Partners Across the Pond Partners
Across the
Pond

" More people are looking at scenarios like this," says Michael B. Goldenstein, director of the education practice at the Washington, D.C., law firm Dow, Lohnes & Alberston, which has helped structure several for-profit ventures for universities. "It's a legitimate way to expand the reach of the university and build on the talent and research they've created."

That's the foundation that the president of Duke CE, Blair Sheppard, wanted to exploit when he came up with the idea for the company. Like many leading business schools, Fuqua had provided executive training to corporate customers for years, letting professors build courses around their specialties, from personnel management to marketing to finance. Fuqua had been so successful at it that corporate education had become a huge profit center for the school, and national rankings of such programs consistently placed Duke among the top providers.

But in the mid-1990s Sheppard, a Fuqua professor, saw that corporate education was evolving faster than universities could adapt to handle it: Major companies were seeking more customized training programs that could be taught worldwide. Duke's academic culture, as at most universities, is driven by research and focuses on individual disciplines, while custom corporate programs usually focus on solving business problems that cut across several disciplines and must be delivered quickly and in ways that cater to the changing needs of individual clients.

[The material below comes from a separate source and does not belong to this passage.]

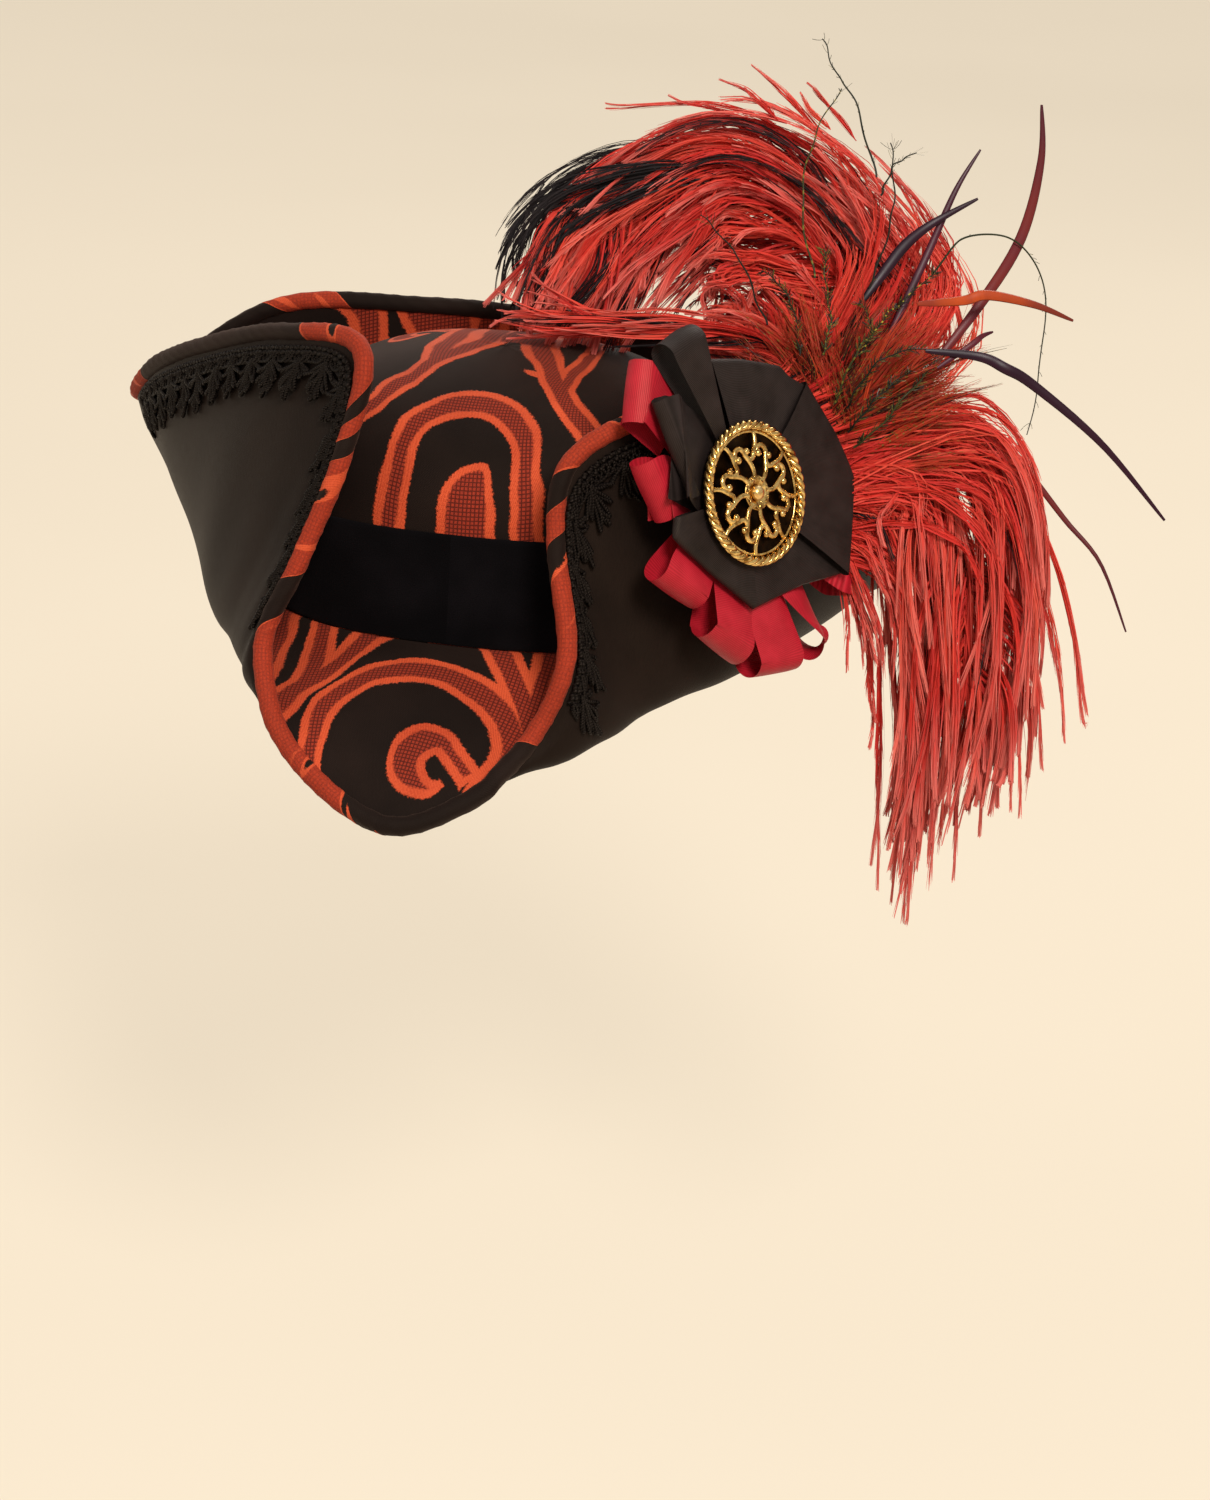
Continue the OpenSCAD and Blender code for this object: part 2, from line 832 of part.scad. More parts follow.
module hackle_pad() {
    color([0.6, 0.22, 0.1])
        translate(spray_root)
            feather_solid(
                [
                    [2, -16, 10, 4, 3], [11, -13, 24, 18, 7], [20, -6, 38, 20, 7], [26, 0, 50, 12, 5],
                    [30, 3, 57, 4, 2]
                ],
                2, 12
            );
}

biot_radius = 1.3;
biot_tip_radius = 0.3;

// Curled biots that spring out of the hackle pad and the lower plume
biot_curves = [
    [[37, 19, 42], [47, 36, 61], [50, 53, 82], [48, 64, 98]],
    [[20, 19, 56], [24, 36, 70], [30, 49, 84]],
    [[12, 26, 68], [20, 36, 71], [30, 44, 74]],
    [[33, 5, 46.5], [40, 9, 48], [54, 15, 45], [66, 20, 40]],
    [[37, -2, 34.5], [40, 1, 37], [43, 4, 38]],
    [[40, -4, 31.8], [48, -4, 29], [57, -2, 24], [79, 1, 7], [100, 5, -16]],
    [[76.5, 10, -30], [80, 8.5, -36], [84, 6, -42], [91, 3, -55]]
];

module curled_biots() {
    color([0.35, 0.1, 0.18])
        translate(spray_root)
            for (curve = biot_curves) thin_feather(curve, 2, biot_radius, biot_tip_radius);
}

herl_radius = 0.5;

// Thin peacock herls above the spray
herl_curves = [
    [[1, 34, 76], [-8, 45, 96], [-16, 49, 106], [-21, 53, 115]],
    [[-13, 9, 48], [-20, 21, 69], [-19, 34, 88], [-13, 46, 101]],
    [[3, 31, 71], [6, 38, 80], [12, 45, 83]],
    [[23, 9, 53], [30, 22, 62], [42, 31, 62], [53, 33, 53], [57, 29, 38], [57, 20, 19], [56, 11, 5]],
    [[-24, -12, 37], [-36, 2, 54], [-50, 13, 64]],
    [[5, -3, 49], [8, 22, 68], [4, 42, 86]]
];

module peacock_herls() {
    color([0.25, 0.25, 0.12])
        translate(spray_root)
            for (curve = herl_curves) thin_feather(curve, 2, herl_radius, herl_radius, 4);
}

// ---- hair comb ----------------------------------------------------------------------------------

comb_width = 26;
comb_bar = 4;
comb_thickness = 1.6;
comb_teeth = 8;
tooth_length = 22;
tooth_width = 1.6;
comb_gap = 0.7;

// Comb sewn to the sweatband at the front, with its teeth turned down and back
module hair_comb() {
    pitch = (comb_width - tooth_width) / (comb_teeth - 1);
    color([0.12, 0.09, 0.08])
        translate([0, -crown_half_depth + inside_inset + comb_gap + comb_thickness, 2]) {
            translate([-comb_width / 2, -comb_thickness, 0]) cube([comb_width, comb_thickness, comb_bar]);
            for (i = [0 : comb_teeth - 1])
                translate([-comb_width / 2 + i * pitch, -comb_thickness, -tooth_length + comb_bar])
                    cube([tooth_width, comb_thickness, tooth_length]);
        }
}

crown_shell();
crown_cover();
crown_lining();
sweatband();
hatband();
brim_base();
brim_top_cover();
brim_under_cover();
brim_wire();
brim_binding();
gimp_left_flap();
gimp_rear_flap();
gimp_right_flap();
cockade_pad();
for (i = [0 : len(red_loops) - 1]) {
    red_loop(i);
}
black_loop_top();
black_loop_side();
black_panel_top();
black_panel_right();
black_panel_bottom();
black_panel_left();
button_shank();
button_plate();
button_rope();
button_filigree();
button_bead();
feather_wrap();
plume_upper_quill();
plume_upper();
plume_black();
plume_crown();
plume_lower_quill();
plume_lower();
hackle_pad();
curled_biots();
peacock_herls();
hair_comb();
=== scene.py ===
import functools
import math

import bpy
import numpy as np
from mathutils import Matrix, Vector


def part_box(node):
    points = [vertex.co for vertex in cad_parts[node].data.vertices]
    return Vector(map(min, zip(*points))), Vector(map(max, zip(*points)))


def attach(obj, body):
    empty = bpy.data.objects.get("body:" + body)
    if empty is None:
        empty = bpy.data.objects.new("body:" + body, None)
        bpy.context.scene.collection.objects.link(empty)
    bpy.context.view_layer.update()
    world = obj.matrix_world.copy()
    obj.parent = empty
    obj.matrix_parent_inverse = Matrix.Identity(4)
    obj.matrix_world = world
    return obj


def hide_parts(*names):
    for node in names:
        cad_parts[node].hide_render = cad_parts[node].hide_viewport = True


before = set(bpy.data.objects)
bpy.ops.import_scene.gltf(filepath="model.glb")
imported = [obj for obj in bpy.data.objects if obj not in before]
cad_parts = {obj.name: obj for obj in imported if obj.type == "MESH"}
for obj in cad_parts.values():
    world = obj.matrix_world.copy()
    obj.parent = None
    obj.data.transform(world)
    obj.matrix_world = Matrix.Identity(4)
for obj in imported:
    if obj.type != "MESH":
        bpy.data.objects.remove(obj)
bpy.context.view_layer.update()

TURN = 2 * math.pi


def add_object(name, data):
    """An object in the scene that shows this mesh, lamp or camera."""
    made = bpy.data.objects.new(name, data)
    bpy.context.scene.collection.objects.link(made)
    return made


# ---- camera -------------------------------------------------------------------------------------

# Where the photo was taken from: degrees round from the front point, degrees up and over, metres away
CAMERA_TURN, CAMERA_RISE, CAMERA_ROLL, CAMERA_AWAY = 11.7, 18.0, 2.7, 1.1
SENSOR, LENS = 36, 81.84
SHIFT = (0.0737, -0.1113)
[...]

" Education is more strategic than before, and it's much more large-scale," Sheppard says. "Much more ongoing learning and continuous adaptation is needed today. Companies aren't interested in the old, two-day training of top executives. They want someone who understands their marketing needs or organizational needs, for example, and can work with them to get them where they want to go."

The shift in focus almost necessitated a change in how Duke handled corporate education. Sheppard saw two options: give the field over to private educational companies like Pearson and management-consulting firms like McKinsey & Company, or create an entirely new structure that could grow and change with the industry. In his mind, the first choice wasn't an option.

" We had built a really neat thing with our corporate-education program--it was a fairly precious jewel to the business school. It would be an irresponsible act to let that asset wilt and atrophy," he says. "As long as the program was a modest size, it could co-exist with the university culture. But if it grew the way we wanted it to grow, it could put that culture and everything that we have built around it over the years at risk."

Fuqua faculty members were well aware of the risks posed by the corporate education program, according to Dean Douglas Breeden. Professors feared losing a balance between theoretical research and practical applications if executive training and the money it brought in became a primary focus for the business school, he says. So they were willing to go along with the Duke CE experiment.

By moving outside the university's walls, the company was able to draw on other resources and try out new teaching methods, Sheppard says. For example, the company built a database of more than 1,200 business-school professors, former executives, and consultants across the globe who can teach courses to thousands of people on several continents--providing flexibility that Harvard University, the Wharton School of Business, and other competitors aren't able to match.